Records with modeling code:
-------------------------
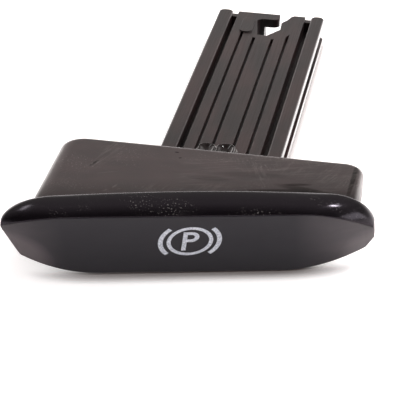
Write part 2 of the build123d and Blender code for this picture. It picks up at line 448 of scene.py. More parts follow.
@dataclass(frozen=True)
class BoxAbs(Plastic):
    """Smooth moulded ABS of the box: brown-black, with rubbed streaks, dust and smudges.

    The side edges get painted highlights, from `left_edge` and `right_edge` inwards over bands.
    Next to the rim the top is painted darker, as shade, and made duller, within `corner` of the
    line along the rim.
    """

    cloud_cells: Triple = (0.08, 0.2, 0.1)
    cloud_turn: float = 5.0
    cloud_range: Stops = ((0.35, 0.0), (0.65, 1.0))
    cloud_spread: float = 0.3
    cloud_tint: str = "#352727"
    fine_cells: Triple = (0.9, 0.9, 0.9)
    fine_depth: float = 0.008
    top_range: Stops = ((0.7, 0.0), (0.9, 1.0))
    lines: tuple[Scratches, ...] = (Scratches(70, 1.0, 16, 0.03, 0.4, 1.0),
                                    Scratches(20, 1.1, 20, 0.03, 0.3, 5.0),
                                    Scratches(110, 1.2, 14, 0.025, 0.3, 9.0))
    line_light: float = 0.4
    specks: Flecks = Flecks(0.5, 0.63, 21.0)
    marks: tuple[Mark, ...] = (
        Mark(-24.4, -33.2, 2.2, 0.7, 60, 0.5), Mark(-22.4, -30.0, 3.2, 0.8, 70, 0.6),
        Mark(-21.0, -31.5, 2.0, 0.5, 40, 0.4), Mark(-25.9, -21.5, 7.0, 0.6, 25, 0.25))
    # Dark smudges. The narrow mark at x 40.6 is a painted reflection: a dark band along the rounded
    # right edge.
    stains: tuple[Mark, ...] = (
        Mark(-30.8, -16.6, 6.0, 1.2, 70, 0.7), Mark(-9.7, -3.9, 1.6, 0.9, 0, 0.9),
        Mark(-8.2, -7.5, 1.3, 0.8, 30, 0.8), Mark(12.4, -14.3, 22.0, 5.0, 8, 0.3),
        Mark(27.0, -20.0, 16.0, 4.0, -10, 0.45), Mark(2.0, -19.0, 14.0, 4.0, 5, 0.3),
        Mark(20.0, -25.0, 34.0, 7.0, 15, 0.9), Mark(26.0, -17.5, 9.0, 2.0, 12, 0.5),
        Mark(27.0, -9.0, 44.0, 18.0, 0, 0.18), Mark(40.6, -8.0, 34.0, 1.8, 88, 0.8),
        Mark(-2.0, -30.0, 26.0, 3.0, 15, 0.4))
    dust: str = "#8d8480"
    dust_share: float = 0.4
    stain: str = "#0d0a09"
    stain_dulling: float = 0.25
    # Painted highlights along both side edges of the box.
    left_edge: float = -42.5
    left_band: float = 4.0
    right_edge: float = 42.6
    right_band: float = 1.0
    edge_power: float = 1.6
    edge_highlight_share: float = 0.5
    edge_highlight_tint: str = "#8d8583"
    # Painted shade on the top next to the rim.
    rim_turn: float = 15.0
    corner_scale: Pair = (0.03, 1.3)
    corner: Stops = ((0.3, 1.0), (0.75, 0.0))
    corner_share: float = 0.85
    rim_shade_tint: str = "#120d0c"
    corner_dulling: float = 0.2
    mirror_loss: float = 0.42

    def edge_highlights(self, tree: Tree) -> Node:
        """Finds the side edges of the box, where highlights are painted.

        Args:
            tree: the material's tree.

        Returns:
            A factor that rises from 0 to 1 at both sides.
        """
        across = tree.place("X")
        sides = []
        for ends, band in (((self.left_edge, across), self.left_band),
                           ((across, self.right_edge), self.right_band)):
            beyond = tree.add("Math", ends, operation="SUBTRACT")
            share = tree.add("Math", (beyond, band), operation="DIVIDE")
            sides.append(tree.add("Math", (share, 1.0), operation="ADD", use_clamp=True))
        both = tree.add("Math", tuple(sides), operation="MAXIMUM")
        return tree.add("Math", (both, self.edge_power), operation="POWER")

    def on_top(self, tree: Tree, marks: tuple[Mark, ...]) -> Node:
        """Draws a group of marks on the faces that look up.

        Args:
            tree: the material's tree.
            marks: the group.

        Returns:
            A factor from 0 to 1.
        """
        up = tree.add("ValToRGB", (tree.facing().outputs["Z"],), self.top_range)
        drawn = tree.total([mark.draw(tree) for mark in marks])
        return tree.add("Math", (up, drawn), operation="MULTIPLY")

    def surface(self, tree: Tree) -> dict:
        """Mottling, rubbed streaks, light scuffs, dark stains, and painted highlights and shade.

        Args:
            tree: the material's tree.

        Returns:
            Inputs of the Principled shader that replace the plain ones.
        """
        cloud = tree.pattern(self.cloud_cells, (0, 0, self.cloud_turn), detail=5.0, rough=0.7)
        mottling = tree.add("ValToRGB", (cloud,), self.cloud_range)
        dark = self.on_top(tree, self.stains)
        lines = tree.total([scratches.draw(tree) for scratches in self.lines])
        streaks = tree.add("Math", (lines, self.line_light), operation="MULTIPLY")
        dusty = tree.total([streaks, self.specks.draw(tree), self.on_top(tree, self.marks)])
        dust = tree.add("Math", (dusty, self.dust_share), operation="MULTIPLY")
        # Painted highlights on the side edges.
        edges = tree.add("Math", (self.edge_highlights(tree), self.edge_highlight_share), operation="MULTIPLY")
        # Painted shade next to the rim: the top is darker and duller there.
        along = tree.add("Math", (tree.place("Y", self.rim_turn), *self.corner_scale),
                         operation="MULTIPLY_ADD")
        near = tree.add("ValToRGB", (along,), self.corner)
        corner = tree.add("Math", (near, self.corner_share), operation="MULTIPLY")
        tint = tree.layers(self.colour, (mottling, self.cloud_tint), (dark, self.stain),
                           (dust, self.dust), (edges, self.edge_highlight_tint), (corner, self.rim_shade_tint))
        rough = self.uneven(tree, cloud, self.cloud_spread)
        for factor, dulling in ((dark, self.stain_dulling), (corner, self.corner_dulling)):
            rough = tree.add("Math", (factor, dulling, rough), operation="MULTIPLY_ADD")
        mirror = tree.add("Math", (tree.total([near, dark]), -self.mirror_loss, PLAIN_SPECULAR),
                          operation="MULTIPLY_ADD")
        fine = tree.pattern(self.fine_cells, seed=2.0)
        return {"Base Color": tint, "Roughness": rough, "Specular IOR Level": mirror,
                "Normal": self.relief(tree, fine, self.fine_depth)}


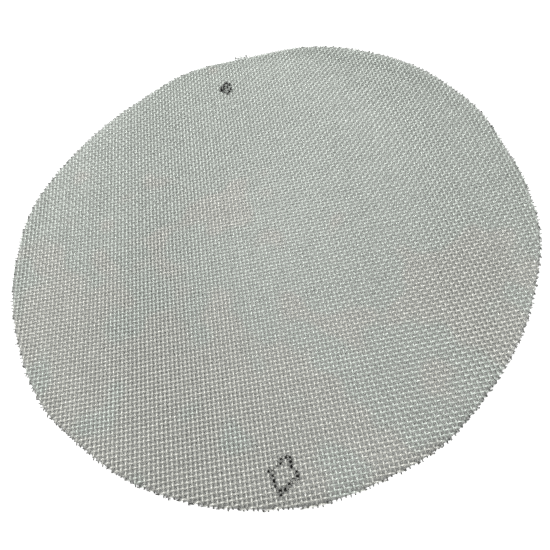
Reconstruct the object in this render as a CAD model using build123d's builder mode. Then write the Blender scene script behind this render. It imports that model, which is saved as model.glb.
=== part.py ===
from build123d import *
import math
import os

# Round burner screen: one disc of stainless steel wire cloth, every wire a round solid.
# The warp wires run along Y. The weft wires run along X and lie on top of them, and the
# whole sheet keeps a shallow curl about the Y axis, left over from the roll it came on.
# +Z is up, out of the hollow side of the curl. The origin is the middle of the disc at
# the level of its lowest wire, so the screen stands on Z = 0.

os.makedirs("parts", exist_ok=True)

# driving dimensions, mm
WIRE_D = 0.45  # wire diameter
APERTURE = 1.00  # clear width of one square opening
DISC_R = 100.1  # mean radius of the cut edge
CURL_RISE = 2.45  # height of the left and right edges over the middle
LAYER_GAP = 0.006  # clearance between the two layers of wire
WIRE_COUNT = 139  # wires that cross the disc in each direction
WIRES_PER_STRIP = 5  # neighbouring wires kept together in one file

WIRE_R = WIRE_D / 2
PITCH = APERTURE + WIRE_D  # wire centre to wire centre, both directions
CURL_R = DISC_R**2 / (2 * CURL_RISE)  # radius of the curl, for a rise small beside DISC_R

# height of the wire centres at the middle of the disc
WARP_Z = WIRE_R
WEFT_Z = WARP_Z + WIRE_D + LAYER_GAP

# the hand-cut edge: (waves per turn, cosine, sine) of its departure from a circle, mm
EDGE_WAVES = [(1, 1.1, 0.1), (2, 0.55, 2.1), (3, -0.9, 0.3), (6, -0.15, -0.4)]
EDGE_PASSES = 60  # repeats when closing in on the point where a wire meets the edge
MIN_REACH = 3.0  # least distance from the middle of a wire to the edge, before scatter

# wire ends stand out or fall short of the edge by a sine of large, uneven steps
END_SCATTER = 0.35  # most that one end departs from the edge, mm
WIRE_PHASE = 12.9898  # phase step from wire to wire, radians
SIDE_PHASE = 4.1  # phase shift at either end of a wire, radians
WEFT_INDEX_SHIFT = 300  # gives the weft other scatter than the warp

OFFSETS = [(n - WIRE_COUNT // 2) * PITCH for n in range(WIRE_COUNT)]


def edge_radius(angle):
    """Radius of the cut edge in the given direction, anticlockwise from +X."""
    return DISC_R + sum(
        c * math.cos(n * angle) + s * math.sin(n * angle) for n, c, s in EDGE_WAVES
    )


def edge_along(offset, side, along_x):
    """Where a wire at this offset meets the cut edge, on side -1 or +1."""
    reach = DISC_R
    for _ in range(EDGE_PASSES):
        x, y = (side * reach, offset) if along_x else (offset, side * reach)
        rim = edge_radius(math.atan2(y, x))
        reach = math.sqrt(max(rim**2 - offset**2, MIN_REACH**2))
    return side * reach


def scatter(index, side):
    """Small repeatable difference between neighbouring cut ends."""
    return END_SCATTER * math.sin(WIRE_PHASE * index + SIDE_PHASE * side)


def wire_spans(along_x, index_shift=0):
    """Start and end of each wire, moved together so that the widest reach is even."""
    spans = []
    for n, offset in enumerate(OFFSETS):
        index = n + index_shift
        start = edge_along(offset, -1, along_x) - scatter(index, -1)
        end = edge_along(offset, 1, along_x) + scatter(index, 1)
        spans.append((start, end))
    middle = (min(start for start, _ in spans) + max(end for _, end in spans)) / 2
    return [(start - middle, end - middle) for start, end in spans]


def curl_height(x):
    """Height of the curled sheet over its middle line at this X."""
    return CURL_R - math.sqrt(CURL_R**2 - x**2)


def warp_strip(strip, spans):
    """Straight round bars along Y, each at its own height on the curl."""
    with BuildPart() as warp:
        for n in strip:
            low, high = spans[n]
            section = Plane(
                origin=(OFFSETS[n], low, WARP_Z + curl_height(OFFSETS[n])),
                x_dir=(1, 0, 0),
                z_dir=(0, 1, 0),
            )
            with BuildSketch(section):
                Circle(WIRE_R)
            extrude(amount=high - low)
    return warp.part


def weft_strip(strip, spans):
    """Round bars along X, bent to the radius of the curl."""
    with BuildPart() as weft:
        for n in strip:
            left, right = spans[n]
            start = math.asin(left / CURL_R)
            end = math.asin(right / CURL_R)
            section = Plane(
                origin=(left, OFFSETS[n], WEFT_Z + curl_height(left)),
                x_dir=(0, 1, 0),
                z_dir=(math.cos(start), 0, math.sin(start)),
            )
            with BuildSketch(section):
                Circle(WIRE_R)
            # the axis points along -Y so that the turn runs from left to right
            curl_axis = Axis((0, OFFSETS[n], WEFT_Z + CURL_R), (0, -1, 0))
            revolve(axis=curl_axis, revolution_arc=math.degrees(end - start))
    return weft.part


def export_strips(layer, build_strip, spans):
    """Builds one layer strip by strip and writes a file for each."""
    for first in range(0, WIRE_COUNT, WIRES_PER_STRIP):
        strip = range(first, min(first + WIRES_PER_STRIP, WIRE_COUNT))
        part = build_strip(strip, spans)
        part.label = f"{layer}_wires_{strip[0] + 1:03d}_to_{strip[-1] + 1:03d}"
        export_step(part, f"parts/{part.label}.step")


export_strips("warp", warp_strip, wire_spans(along_x=False))
export_strips("weft", weft_strip, wire_spans(along_x=True, index_shift=WEFT_INDEX_SHIFT))
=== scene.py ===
"""A round burner screen cut from plain-woven wire cloth.

The cloth lies over the floor in the XY plane, its middle wires crossing at the origin.
Warp wires run along Y and weft wires along X. The camera looks down from the -Y side.
The CAD model holds the wires as straight bars in strips. Each strip is replaced by the
same wires truly woven, over a slightly curled sheet.
"""

import math

import bpy
import numpy as np
from mathutils import Matrix, Vector


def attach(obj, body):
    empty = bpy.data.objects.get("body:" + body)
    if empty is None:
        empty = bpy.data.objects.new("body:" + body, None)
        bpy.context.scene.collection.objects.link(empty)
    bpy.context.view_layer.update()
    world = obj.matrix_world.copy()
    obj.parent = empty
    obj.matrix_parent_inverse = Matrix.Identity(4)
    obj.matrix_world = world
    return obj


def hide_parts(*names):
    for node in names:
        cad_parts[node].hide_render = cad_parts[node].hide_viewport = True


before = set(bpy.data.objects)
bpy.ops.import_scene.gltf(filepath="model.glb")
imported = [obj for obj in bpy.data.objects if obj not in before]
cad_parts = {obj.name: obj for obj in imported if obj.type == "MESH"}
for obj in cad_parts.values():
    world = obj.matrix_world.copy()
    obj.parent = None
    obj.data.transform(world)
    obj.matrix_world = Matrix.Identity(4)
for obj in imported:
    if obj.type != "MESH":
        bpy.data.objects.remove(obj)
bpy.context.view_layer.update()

MM = 0.001

# ---------------------------------------------------------------------------
# cloth sizes
# ---------------------------------------------------------------------------

PITCH = 1.45 * MM  # wire centre to wire centre
WIRE_D = 0.45 * MM
WIRE_R = WIRE_D / 2
WIRES = 139  # each way
MIDDLE_WIRE = WIRES // 2
DISC_R = 100.1 * MM
SIDES = 8  # corners of a wire's section
STEPS = 4  # rings per pitch
CRIMP = WIRE_R + 0.002 * MM  # half of the up and down travel of a wire
SHARP = -0.04  # share of the third harmonic taken out of the crimp's cosine
FLOOR_GAP = 0.004 * MM

# cut ends of the wires
CUT_SPREAD = (-0.15 * PITCH, 0.45 * PITCH)  # how far a cut runs past the rim
CUT_CLEAR = 0.3  # least gap from a cut to the next ring, in steps
TIP_LENGTH = 0.035 * MM  # chamfer at a cut end
TIP_R = WIRE_R * 0.8
FREE_LENGTH = 1.6  # pitches of a wire's end that are knocked about
KICK_CHANCE, KICK = 0.06, 3  # share of ends bent harder, and by how much

# the sheet's height as a polynomial: (power of u, power of v): factor, with u along +X
# and v along -Y from SHEET_CENTRE, all in units of SHEET_R and counted downwards
SHEET_R = 69.2 * PITCH
SHEET_CENTRE = (1.4 * PITCH, -0.85 * PITCH)
SHEET = {
    (0, 2): -0.01397834,
    (1, 1): -0.00945199,
    (2, 0): -0.02616821,
    (0, 3): 0.00266243,
    (1, 2): 0.00311006,
    (2, 1): 0.00568262,
    (3, 0): -0.00151775,
    (0, 4): 0.00961044,
    (1, 3): 0.01880845,
    (2, 2): 0.00583439,
    (3, 1): -0.00073333,
    (4, 0): 0.00217605,
}

# the cut edge: mean radius, and waves round it (order, cosine, sine), all in pitches
RIM = 69.04
RIM_WAVES = [
    (1, 0.78, 0.04), (2, 0.37, 1.44), (3, -0.64, 0.22), (4, 0.02, -0.08),
    (5, -0.15, -0.12), (6, 0.01, -0.31), (7, 0.07, 0.09), (8, -0.25, -0.04),
    (9, -0.07, -0.11), (10, 0.05, -0.08), (11, 0.01, 0.09), (12, -0.08, 0.0),
    (13, -0.05, -0.14), (14, -0.03, 0.04), (17, 0.07, -0.01), (20, 0.04, 0.01),
]  # fmt: skip

# pen marks: a blotted oval spot on the +Y side, and an open diamond on the -Y side
SPOT_AT = (-9.12314 * MM, 79.21065 * MM)
SPOT_RADII = (3.1 * MM, 3.9 * MM)
DIAMOND_INNER = np.array([-6.387333, -84.521245]) * MM  # end nearer the disc's middle
DIAMOND_OUTER = np.array([-10.62663, -95.772873]) * MM
DIAMOND_INSET = 0.6 * MM  # the line's middle lies this far inside each end
DIAMOND_HALF_WIDTH = 4.4 * MM
DIAMOND_LINE = 0.2  # half of the line's width, as a share of the diamond's size
INK_CELL = 0.55 * PITCH  # patches that take the ink or miss it as a whole
INK_TAKES = {"warp": 0.85, "weft": 0.45, "line": 0.88}  # share of the patches inked
INK_CROSSING = 0.3  # the line inks a wire this near a crossing, in pitches
INK_BUILD = 0.6  # how much a wire thickens where the pen touched it


# ---------------------------------------------------------------------------
# shape of the cloth
# ---------------------------------------------------------------------------


def sheet(x, y):
    """Height of the middle of the cloth before it is set on the floor."""
    u = (x - SHEET_CENTRE[0]) / SHEET_R
    v = (SHEET_CENTRE[1] - y) / SHEET_R
    depth = 0
    for (u_power, v_power), factor in SHEET.items():
        depth = depth + factor * u**u_power * v**v_power
    return -depth * SHEET_R


def sheet_lift():
    """How far to raise the sheet so that its lowest point stands on the floor."""
    line = np.linspace(-1, 1, 81) * DISC_R
    x, y = np.meshgrid(line, line)
    inside = x**2 + y**2 < DISC_R**2
    return -float(sheet(x, y)[inside].min()) + WIRE_D + FLOOR_GAP


LIFT = sheet_lift()


def on_cloth(x, y):
    return np.array([x, y, LIFT + sheet(x, y)])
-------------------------
## WHAT YOU ARE ASKED TO DO
Filter the records above for "True" and copy every matching line.

## SOLUTION
@dataclass(frozen=True)
            sides.append(tree.add("Math", (share, 1.0), operation="ADD", use_clamp=True))
os.makedirs("parts", exist_ok=True)
export_strips("weft", weft_strip, wire_spans(along_x=True, index_shift=WEFT_INDEX_SHIFT))
        cad_parts[node].hide_render = cad_parts[node].hide_viewport = True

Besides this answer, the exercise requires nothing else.